CQL basics
To use CQL, go to the corpus search and select the CQL option. CQL will not work anywhere else in the interface. Expert users will use CQL for the writing of Word Sketch grammars and term grammars.
Syntax
With CQL, complex criteria can be set to find one or many tokens. Criteria for each token must be between a pair of square brackets [ ]. The format is:
[attribute="value"]
To find the lemma teapot, use
[lemma="teapot"]
Each token must be inside its own pair of square brackets. To search for phrase refill the teapot, use
[lemma="refill"][lemma="the"][lemma="teapot"]
Spaces
Spaces have no function in CQL. Feel free to use spaces to make the code more readable. This code is equivalent to the previous one.
[ lemma = "refill" ] [ lemma = "the" ] [ lemma= "teapot" ]
Careful in values!
There should not be any spaces inside quotes. This finds nothing because a lemma cannot start with spaces.
[lemma=" the"]
More examples
task | CQL code | result |
---|---|---|
find examples of “went” | [word="went"] | concordance of the word went |
find examples of all forms of go | [lemma="go"] | concordance of go, goes, going, gone, went |
find examples of all words tagged with the tag NP | [tag="NP"] | concordance of various words tagged as NP |
Starting with, ending with or containing
Regular expressions can be used with values in CQL, i.e. inside the inverted commas.
task | CQL code |
---|---|
words starting with confus- | [lemma="confus.*"] |
words ending with -ious | [lemma=".*ious"] |
three-letter words starting b- and ending -g | [lemma="b.g"] |
A complete set of Regular expressions is supported and complex criteria can be used.
Distance between tokens, repetition
Square brackets [ ] stand for ‘any token’. Curly brackets { } are used for repetition of the preceding token.
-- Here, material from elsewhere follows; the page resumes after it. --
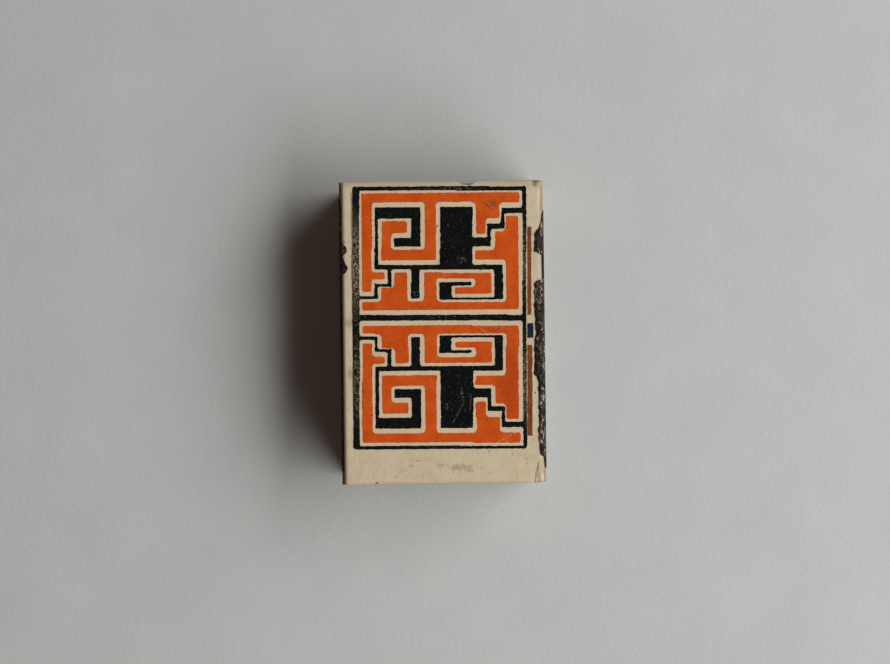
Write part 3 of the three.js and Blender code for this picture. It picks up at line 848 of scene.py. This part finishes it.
from_right = lap_reach(grit_coat, RIGHT_LAP) - (HALF_WIDTH - grit_coat.x)
from_left = lap_reach(grit_coat, LEFT_LAP) - (HALF_WIDTH + grit_coat.x)
right_half = grit_coat.ramp(grit_coat.x, -1, 1)
left_half = grit_coat.ramp(grit_coat.x, 1, -1)
from_rim = from_right * right_half + from_left * left_half
rim = grit_coat.ramp(from_rim + (patches - 0.5) * 0.7, 0.42, 0.2) * on_top
coat = grit_coat.mix(rim * 0.85, coat, RIM_BLACK)
coat_relief = grains * 0.4 + wrinkles * 0.4 - furrow_with_shade * 0.6 - flakes * 0.2
coat_roughness = 0.85 + grains * 0.1
striking = grit_coat.finish(coat, coat_roughness, coat_relief, depth_mm=0.16, specular=0.12)
for piece in coats.values():
    piece.data.materials.append(striking)
print("striking coats wear", striking.name)

# %% [markdown]
# The tray is folded from thicker, greyer board. Nobody prints or rubs it, so its finish
# is plain: grey fibres that lie along it, and cut edges a little darker.

# %% Tray board
BOARD_DARK, BOARD_PALE = rgb(150, 138, 112), rgb(192, 179, 148)
EDGE_BROWN = rgb(128, 112, 84)
FLECK_BROWN = rgb(110, 94, 70)

board = Finish("tray_board")
board_fibres = board.noise(0.6, 5, (1, 0.2, 1))
board_clouds = board.noise(7, 2)
tone = board_fibres * 0.6 + board_clouds * 0.4
board_base = board.mix(tone, BOARD_DARK, BOARD_PALE)
top_edge = board.ramp(board.z + (board_fibres - 0.5) * 0.4, 13.7, 14.0)
board_base = board.mix(top_edge * 0.35, board_base, EDGE_BROWN)
flecks = board.ramp(board.noise(0.3, 2), 0.66, 0.74)
board_base = board.mix(flecks * 0.4, board_base, FLECK_BROWN)
board_roughness = 0.8 + board_fibres * 0.15
dress("tray", board.finish(board_base, board_roughness, tone, depth_mm=0.08, specular=0.2))

# %% [markdown]
# A match is a square splint of aspen with its end dipped in paste. One match is
# modelled at the origin along Y: the splint is a cube that gets its edges bevelled, and
# the head is a sphere that is stretched and roughed by a cloud texture. The matches in
# the tray are copies of it with meshes of their own.

# %% Wood and head paste
def make_wood():
    wood = Finish("aspen_splint")
    grain = wood.noise(0.35, 4, (1, 0.06, 1))
    broad = wood.noise(3, 2, (1, 0.2, 1))
    base = wood.mix(grain * 0.65 + broad * 0.35, rgb(196, 166, 112), rgb(232, 210, 164))
    pores = wood.ramp(grain, 0.62, 0.72)
    base = wood.mix(pores * 0.35, base, rgb(160, 124, 74))
    return wood.finish(base, 0.65 + grain * 0.2, grain, depth_mm=0.06, specular=0.25)


def make_paste():
    paste = Finish("match_head_paste")
    lumps = paste.noise(0.35, 4)
    base = paste.mix(paste.ramp(lumps, 0.35, 0.65), rgb(92, 36, 26), rgb(134, 60, 42))
    pale = paste.ramp(paste.noise(0.16, 2), 0.66, 0.72)
    base = paste.mix(pale * 0.5, base, rgb(176, 120, 92))
    return paste.finish(base, 0.7 + lumps * 0.2, lumps, depth_mm=0.1, specular=0.25)


wood_finish, paste_finish = make_wood(), make_paste()
print("match finishes:", wood_finish.name, paste_finish.name)

# %% [markdown]
# First comes the splint. All sizes are in millimetres, and they are those of the packed
# matches, but for the splint's end, which is hidden in the paste.

# %% One match
SPLINT = 1.9
BARE_LENGTH = 41.1  # the splint ends inside the paste, where the head is widest
SPLINT_BEVEL = 0.13

bpy.ops.object.select_all(action="DESELECT")
bpy.ops.mesh.primitive_cube_add(size=1, location=(0, BARE_LENGTH / 2 * MM, 0))
splint = bpy.context.object
splint.scale = (SPLINT * MM, BARE_LENGTH * MM, SPLINT * MM)
bpy.ops.object.transform_apply(location=True, rotation=True, scale=True)
bpy.ops.object.mode_set(mode="EDIT")
bpy.ops.mesh.select_all(action="SELECT")
bpy.ops.mesh.bevel(offset=SPLINT_BEVEL * MM, segments=2, affect="EDGES")
bpy.ops.object.mode_set(mode="OBJECT")
splint.data.materials.append(wood_finish)
print("splint faces:", len(splint.data.polygons))

# %% [markdown]
# The head is a drop of dried paste, so its surface is lumpy. It goes in further than it
# goes out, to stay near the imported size. Head and splint then become one object.

# %% The dipped head
HEAD_DIAMETER = 2.9
HEAD_LENGTH = 4.6
HEAD_END = 43.35
LUMP_SIZE = 0.7
LUMP_REACH = 0.12
LUMP_MIDDLE = 0.75  # brighter than this goes out, darker goes in

bpy.ops.object.select_all(action="DESELECT")
bpy.ops.mesh.primitive_uv_sphere_add(segments=18, ring_count=14, radius=1)
head = bpy.context.object
head.rotation_euler = (-math.pi / 2, 0, 0)
head.scale = (HEAD_DIAMETER / 2 * MM, HEAD_DIAMETER / 2 * MM, HEAD_LENGTH / 2 * MM)
head.location = (0, (HEAD_END - HEAD_LENGTH / 2) * MM, 0)
bpy.ops.object.transform_apply(location=True, rotation=True, scale=True)
lumps_texture = bpy.data.textures.new("paste_lumps", "CLOUDS")
lumps_texture.noise_scale = LUMP_SIZE * MM
rough = head.modifiers.new("lumps", "DISPLACE")
rough.texture = lumps_texture
rough.strength = LUMP_REACH * MM
rough.mid_level = LUMP_MIDDLE
bpy.ops.object.modifier_apply(modifier=rough.name)
bpy.ops.object.shade_smooth()
head.data.materials.append(paste_finish)
choose([splint, head])
bpy.ops.object.join()
pattern_match = bpy.context.object
print("one match:", len(pattern_match.data.polygons), "faces,",
      round(pattern_match.dimensions.y / MM, 2), "mm long")

# %% [markdown]
# The matches lie in three layers of twelve, every other one further forward, and each
# layer a little askew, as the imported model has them. The same rule gives each copy its
# place. Each is also rolled by quarter turns, so that no two neighbours look alike, and
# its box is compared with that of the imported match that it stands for.

# %% The matches in the tray
MATCHES = 36
PER_LAYER = 12
LAYER_YAW = (0.5, -0.8, 0.7)  # degrees
LAYERS_X = -0.2
PITCH = 2.5
STAGGER = 4.7
TAIL_Y = -24.9
FLOOR_Z = 0.9
REST_GAP = 0.25
TAIL_TO_HEAD = 40.7  # along the match, to where its head is widest


def lay_of(number):
    """The place of a match in the tray, as a matrix."""
    layer, column = divmod(number, PER_LAYER)
    rest = FLOOR_Z + (layer + 1) * REST_GAP
    tail_z = rest + (layer + 0.5) * SPLINT
    head_z = rest + (layer + 0.5) * HEAD_DIAMETER
    tail_x = (column - (PER_LAYER - 1) / 2) * PITCH
    tail = Vector((tail_x, TAIL_Y + column % 2 * STAGGER, tail_z))
    shift = Matrix.Translation((LAYERS_X * MM, 0, 0))
    yaw = Matrix.Rotation(math.radians(LAYER_YAW[layer]), 4, "Z")
    tilt = Matrix.Rotation(math.atan2(head_z - tail_z, TAIL_TO_HEAD), 4, "X")
    quarter_turns = number * 7 % 4
    roll = Matrix.Rotation(math.pi / 2 * quarter_turns, 4, "Y")
    return shift @ yaw @ Matrix.Translation(tail * MM) @ tilt @ roll


def miss_of(piece, node):
    """The widest gap between the sides of a piece's box and those of a node's box."""
    low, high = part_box(node)
    gaps = []
    for axis in range(3):
        places = [point.co[axis] for point in piece.data.vertices]
        gaps += [abs(min(places) - low[axis]), abs(max(places) - high[axis])]
    return max(gaps)


widest_miss = 0.0
for number in range(MATCHES):
    node = f"match_{number + 1:02d}"
    choose([pattern_match])
    bpy.ops.object.duplicate()
    match = bpy.context.object
    match.name = f"dipped_match_{number + 1:02d}"
    match.matrix_world = lay_of(number)
    bpy.ops.object.transform_apply(location=True, rotation=True, scale=True)
    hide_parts(node)
    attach(match, "tray")
    widest_miss = max(widest_miss, miss_of(match, node))
bpy.data.objects.remove(pattern_match)
print("matches laid, widest miss", round(widest_miss / MM, 3), "mm")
task | CQL code | result |
---|---|---|
find examples of ‘refill’ and ‘kettle’ with one word in between | [lemma="refill"] [ ] [lemma="kettle"] | refill the kettle refills a kettle refilled his kettle refill our kettles |
examples of ‘have’ and ‘opinion’ with 2 to 4 words in between | [lemma="have"] [ ]{2,4}[lemma="opinion"] | has his own opinion have an interesting opinion have a very interesting opinion had some interesting opinions |
find examples of ‘drink’ and ‘water’ with exactly two adjectives between them | [lemma="drink"] [tag="J.*"]{2}[lemma="water"] | drink enough pure water drink warm lemon water drink fresh coconut water drink enough plain water |
? optional token
A token can be made optional by placing a questiona mark ? after the square bracket.
task | CQL code |
---|---|
find examples of ‘drive my car’ or ‘drive my own car’ | [lemma="drive"] [lc="my"] [lc="own"]? [lemma="car"] |
alternative solution without using ? | [lemma="drive"][lc="my"][lc="own"]{0,1} [lemma="car"] (zero or 1 repetition of ‘own’) |
Equal and not equal, bigger and smaller
These comparison operators are supported:
equal less than or euqal to, more than or equal to | = |
not equal not less than or equal to, not more than or equal to | != |
equal not equal *) | == |
<= >= !<= !>=
since manatee 2.32 the aphabetical parts of the value are compared lexicographically (‘in the dictionary order’) and numerical parts numerically. This is useful with structure attributes, where >="AB2010CD" will include values such as "BB0000CD", "AB2011CD" or "AB2010CE".
== !==
since manatee 2.32 unlike = and !=, these operators treat values as simple text, not as a regular expression.
CQL | matching result |
---|---|
[word="."] | all one-letter words (the full stop is treated as regular expression) |
[word=="."] | all full stops (the full stop is treated as full stop, not as a regular expression) |
Escaping the regular expression operators is the same as using == and !==. These two CQL queries will produce the same result:
[word="\."]
[word=="."]
Note that even in case of ==, !==, two characters need to be escaped: the quotes ("
) and the backslash ().
AND OR NOT inside values
One token can have more conditions. They must all appear inside the same pair of square brackets and Boolean operators must be used between them.
& (ampersand) = AND
| (pipe) = OR
! (exclamation mark) = NOT
CQL | result |
---|---|
[ lemma="test" & tag="N.*" ] | find all forms of the word ‘test’ which is a noun |
[word="test" & tag!="V.*"] | finds word ‘test’ which is NOT a verb both CQL codes are equivalent |
[ word="round" & ( tag="N.*" | tag="V.*" ) ] | finds the word round tagged as a noun or verb |
OR with tokens
These two operators can be used outside tokens, i.e. outside the square brackets:
| (pipe) = OR – means one token or another token, i.e. the token to the right or to the left of the pipe
This use of the pipe (|) should only be limited to cases when there is no other solution because it makes the search time consuming. In most cases, it can be replaced by a pipe used inside the token, which is faster. See examples below
used outside tokens | equivalent inside tokens (recommended) | comments |
---|---|---|
[lemma="dog"] | [lemma="wolf"] | [lemma="dog|wolf"] | a pipe inside the token will find the result faster |
[tag="N.*"] | [lemma="the"] | [tag="N.*" | lemma="the"] | the example may not seem logical but such searches might be needed to discover incorrectly tagged items or other problems in the corpus |
([lemma="big"][lemma="dog"]) | [lemma="wolf"] | no equivalent | when searching for multi-word expressions with the OR operator, the only way is to put them into brackets and use a pipe between them |